Dinheiro parece não ser problema. As companhias japonesas terminaram 2010 com US$ 2,4 trilhões em caixa, acima do valor total do PIB brasileiro. 

 

Essa capacidade de fazer negócios, segundo analistas, vale para corporações de diversos segmentos. Em 2010, os investimentos produtivos do Japão no Brasil somaram US$ 2,4 bilhões. Montante seis vezes maior que o aplicado pela China em igual período. 

 

E um dos principais projetos leva a assinatura da Toyota.

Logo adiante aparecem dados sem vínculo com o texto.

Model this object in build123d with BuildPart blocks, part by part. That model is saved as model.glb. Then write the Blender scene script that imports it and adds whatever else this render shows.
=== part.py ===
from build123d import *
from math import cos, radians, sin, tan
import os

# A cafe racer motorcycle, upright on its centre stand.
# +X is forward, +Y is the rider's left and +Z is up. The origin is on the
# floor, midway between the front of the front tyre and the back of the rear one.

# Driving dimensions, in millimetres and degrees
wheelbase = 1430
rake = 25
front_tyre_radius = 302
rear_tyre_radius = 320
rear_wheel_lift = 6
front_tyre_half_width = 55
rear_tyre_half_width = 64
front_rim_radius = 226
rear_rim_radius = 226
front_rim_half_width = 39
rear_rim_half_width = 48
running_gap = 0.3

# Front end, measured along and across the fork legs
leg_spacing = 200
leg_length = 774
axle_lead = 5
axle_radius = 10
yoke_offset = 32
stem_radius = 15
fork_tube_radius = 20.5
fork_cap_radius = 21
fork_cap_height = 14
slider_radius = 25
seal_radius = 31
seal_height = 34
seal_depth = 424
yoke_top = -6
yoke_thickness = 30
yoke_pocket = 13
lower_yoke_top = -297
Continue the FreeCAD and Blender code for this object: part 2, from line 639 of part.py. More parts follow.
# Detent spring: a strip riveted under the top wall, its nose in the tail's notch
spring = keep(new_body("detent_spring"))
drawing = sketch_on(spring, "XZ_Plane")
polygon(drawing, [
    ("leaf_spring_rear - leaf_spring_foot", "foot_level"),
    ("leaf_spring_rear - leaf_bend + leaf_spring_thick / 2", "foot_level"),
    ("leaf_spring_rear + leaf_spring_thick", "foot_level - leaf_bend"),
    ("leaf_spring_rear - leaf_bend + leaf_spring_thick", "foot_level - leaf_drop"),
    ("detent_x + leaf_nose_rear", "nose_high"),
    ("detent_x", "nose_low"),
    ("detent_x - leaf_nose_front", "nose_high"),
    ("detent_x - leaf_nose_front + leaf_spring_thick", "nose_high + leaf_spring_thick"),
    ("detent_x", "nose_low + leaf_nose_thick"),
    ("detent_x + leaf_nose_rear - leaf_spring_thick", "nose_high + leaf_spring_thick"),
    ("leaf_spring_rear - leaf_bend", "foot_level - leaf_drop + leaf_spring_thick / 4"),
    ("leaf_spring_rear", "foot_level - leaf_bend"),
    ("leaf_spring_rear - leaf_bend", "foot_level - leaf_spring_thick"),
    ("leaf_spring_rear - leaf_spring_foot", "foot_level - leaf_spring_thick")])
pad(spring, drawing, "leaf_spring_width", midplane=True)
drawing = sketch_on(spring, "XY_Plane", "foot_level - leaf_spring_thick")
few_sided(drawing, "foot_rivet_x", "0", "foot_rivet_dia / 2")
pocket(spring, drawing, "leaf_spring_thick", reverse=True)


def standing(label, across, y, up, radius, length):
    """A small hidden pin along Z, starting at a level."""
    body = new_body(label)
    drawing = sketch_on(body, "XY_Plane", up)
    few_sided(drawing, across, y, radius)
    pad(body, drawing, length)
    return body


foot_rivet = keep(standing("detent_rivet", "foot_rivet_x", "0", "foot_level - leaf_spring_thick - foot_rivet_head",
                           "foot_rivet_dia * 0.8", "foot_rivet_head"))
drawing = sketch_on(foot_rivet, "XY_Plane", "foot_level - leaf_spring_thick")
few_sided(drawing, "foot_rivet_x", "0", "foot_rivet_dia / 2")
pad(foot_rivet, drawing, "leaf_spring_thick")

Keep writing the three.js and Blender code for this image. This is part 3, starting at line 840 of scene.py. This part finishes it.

A montadora está quintuplicando sua capacidade produtiva no Brasil com a fábrica que será aberta em Sorocaba (SP), em 2012. Orçada em US$ 600 milhões, a planta produzirá até 400 mil veículos por ano. 

 

E a maior fabricante de automóveis do planeta está sendo duramente atingida pela catástrofe. A previsão é deixar de produzir 95 mil carros até quarta-feira 22, período estimado para que seja reestabelecida a produção de veículos em suas 12 unidades no Japão. 

 

No futuro, a unidade de Sorocaba poderia até suprir uma necessidade de exportação da matriz. Mas, no curto prazo, quem deve ter problemas é a filial daqui. Sua aposta no segmento de sedãs grande é o Camry, que custa a partir de R$ 120 mil e é importado do Japão.